I think the reference to Tea Partiers is apt here. The same people who are sanguine about the Cordoba Initiative and caution against intemperance, rushing to conclusions without a forensic-level of CSI-type evidence, and cautioning against painting with a broad brush and guilt-by-association routinely and casually do all these things in their characterizations and portrayals of Tea Party members. Indeed, they don't have to "try to kill us or fund people trying to kill us" in order to be portrayed as extremist kooks, and of course they aren't seen by the governing class/Progressives as "moderate."

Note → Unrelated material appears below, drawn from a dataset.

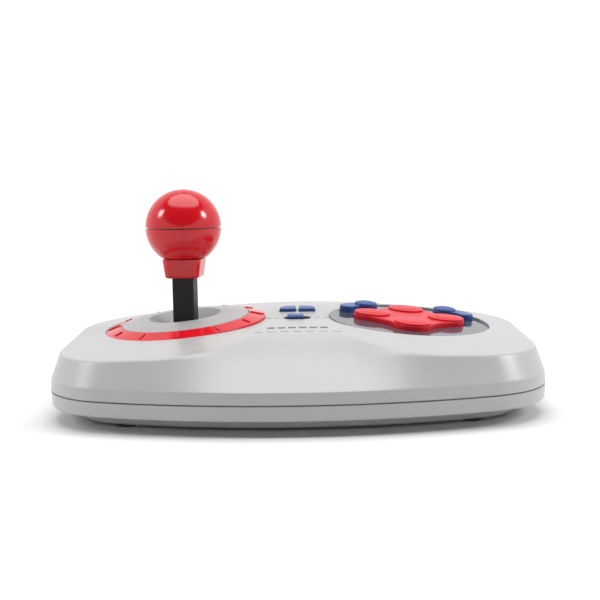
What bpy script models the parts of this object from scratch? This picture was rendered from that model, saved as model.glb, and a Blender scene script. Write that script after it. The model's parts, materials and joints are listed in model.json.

So we end where we started: the first, banal part of the Alchemist quote from which I built this post, using it as an example of the type, illustrates how the same people who are so full of concern that Imam Rauf's views or the like might be mischaracterized feel free, themselves, to completely mischaracterize the views of those they disagree with. As I said: also revealing, also an example of Consistency at work, but a commonplace one.